They found that 84 species are at greater risk than indicated by their current Red List status, including 14 species that the authors say warrant globally threatened status, which range from vulnerable to endangered to critically endangered.
The study also looked at the effect of a range of ecological, biogeographical and life-history traits on avian extinction risk.
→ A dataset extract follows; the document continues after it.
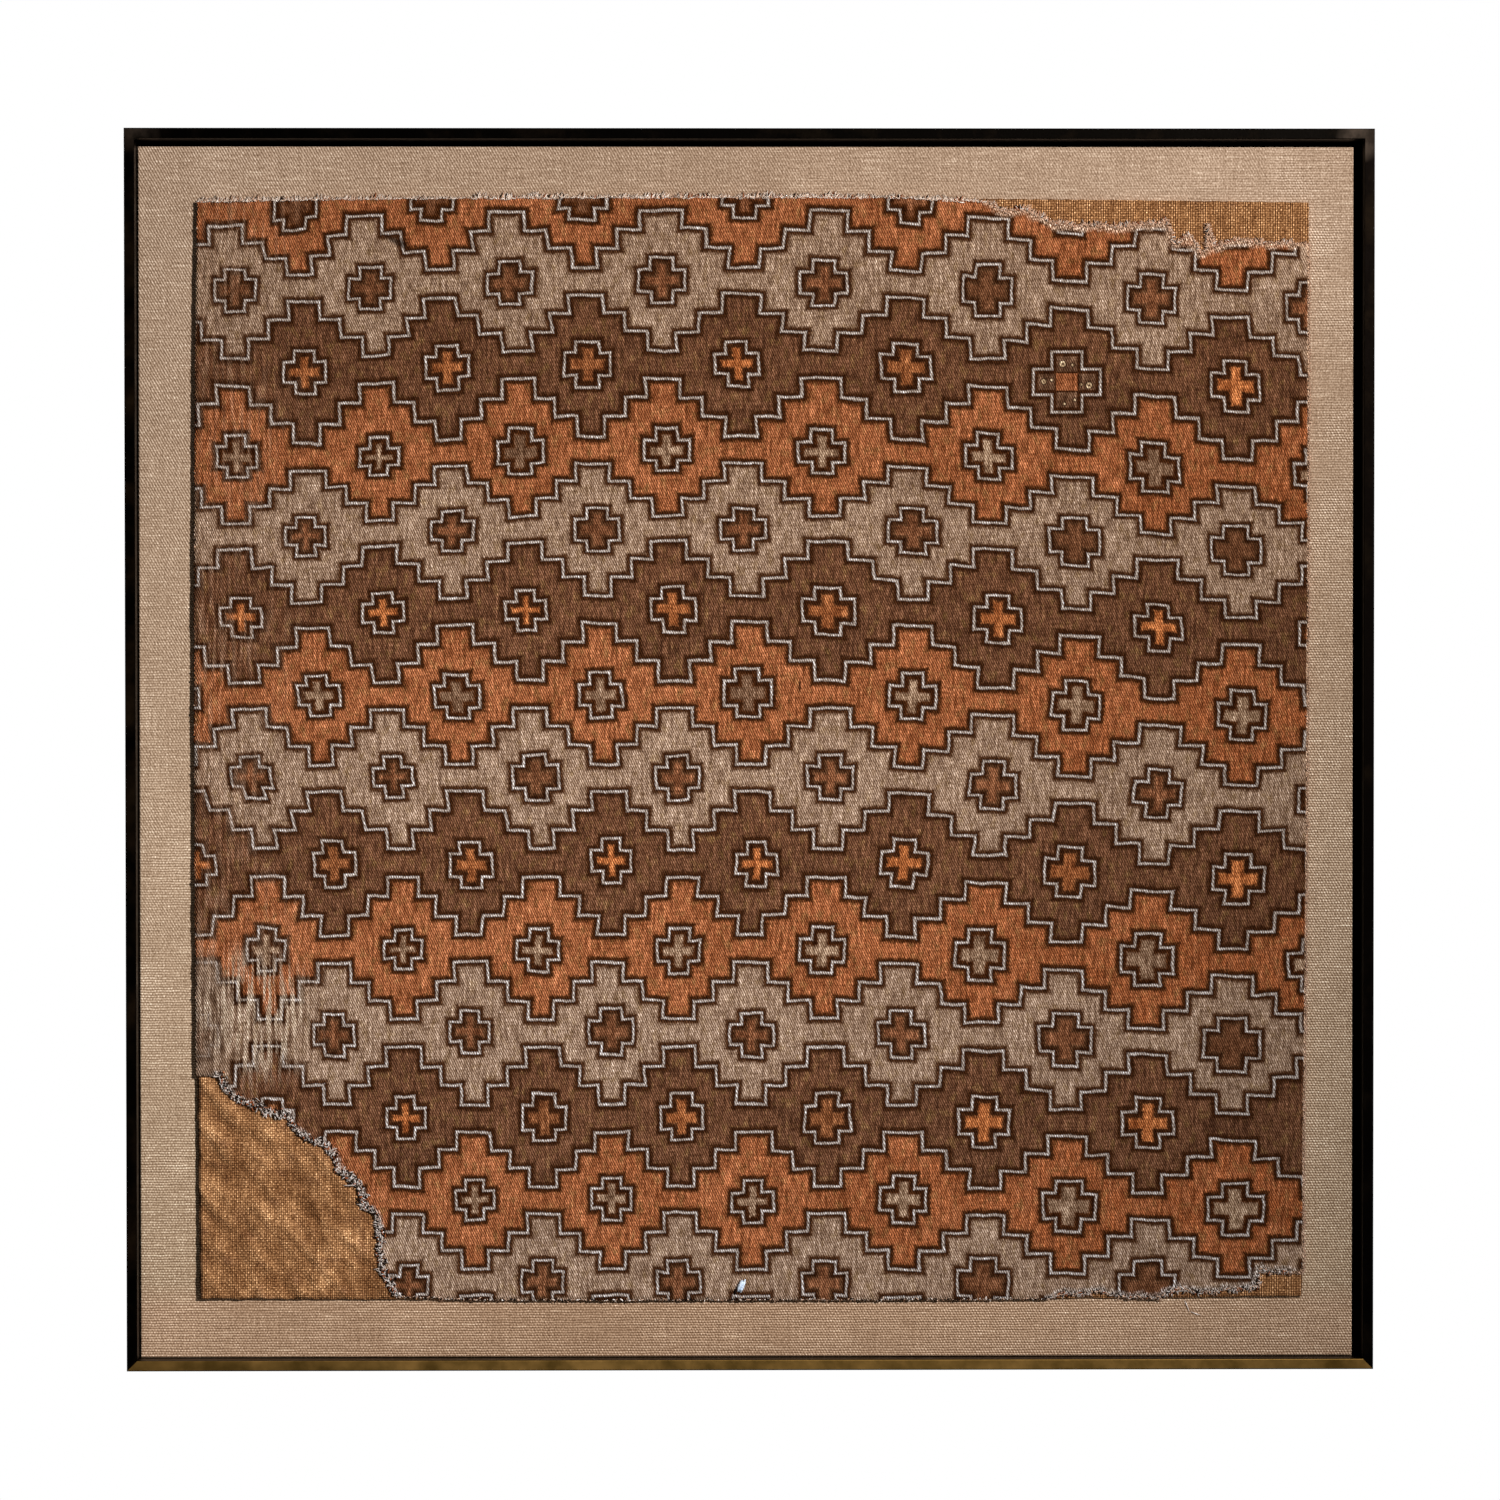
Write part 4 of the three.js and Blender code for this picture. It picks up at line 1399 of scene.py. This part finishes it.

Results indicate that endemism, narrower elevational range, high forest dependency, and larger body size heighten a species’ extinction risk.
“Our study provides a roadmap for not only which species may warrant heightened conservation attention, but which traits a species may have that can help inform if it may likely be more at risk of extinction,” Kyle Kittelberger, a doctoral candidate from the University of Utah and lead author of the study, said in a statement. “There is a pressing need to assess what traits make some species more at risk of extinction than others and to use this understanding to help inform conservation efforts.”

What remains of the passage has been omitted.